To me a master is someone who owns someone, who is totally into top space, and needs to keep that top space at all times in a scene. They treat the bottom as a slave, as a piece of property. When you're in a daddy/daddy's girl [or] daddy/boy scene, this person is not under your control all the time. They're not asking [for permission all the time]. It's more playful. If you had a little girl or little boy, and you took them out for the day, they would have a certain amount of freedom. They wouldn't have to wait for your command. There's not as much topping and bottoming as in master-slave.

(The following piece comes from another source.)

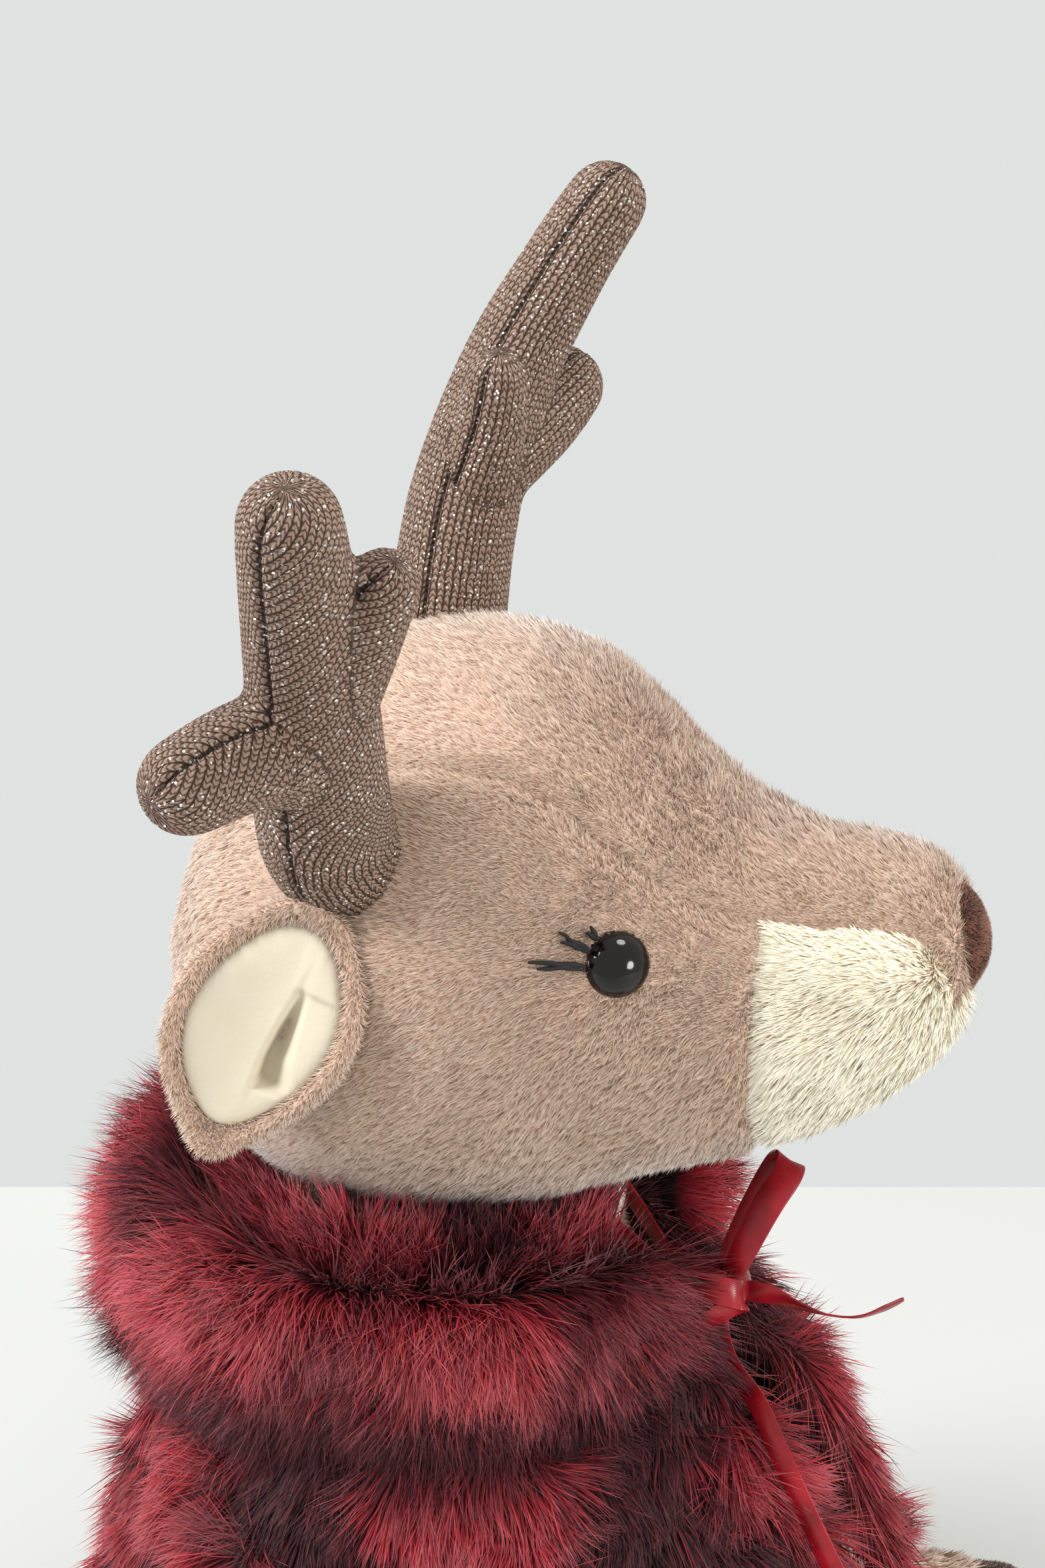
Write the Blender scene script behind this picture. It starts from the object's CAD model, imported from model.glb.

[But], in most cases, I'm still the top and they're the bottom. I think there are different degrees [of dominance]. Some tops are totally in command of their bottoms at all times; they're into training, complete obedience, [and the] bottom being in a submissive place. [Then] there are tops [who are less controlling]. Maybe the only time they top is when they're in the bedroom. I think [the degree of dominance is] part of who I am. I tend to be on the lax side. I don't wield as much discipline when I'm out in public. We may talk about it ahead of time, and [my bottom] may say, "This is what I expect of you," but, [generally], once I get out in public, I'm more relaxed. I'm out to have a good time, not to constantly be on top of somebody to obey my every wish and command.

If people are interested in [this type of] play, they need to check out the other person's background. A lot of people, especially girls and women, have had incest problems. [We] are [discovering] that at least one-third of women in this country [were] sexually abused as children. [Often], the women don't even know. You need to be really [sensitive] and have a feel for what's happening. If something's not working right, don't push it. Women have told me that they didn't even realize they had been molested as children, but that something suddenly happened and memories started coming back. I haven't had it happen to me. I'm pretty cautious. It's not that I'm not there for someone, or [that] I wouldn't be responsible or supportive if it [happened]--[but] why get into an area that's going to be trouble for you when there are so many other things you can do?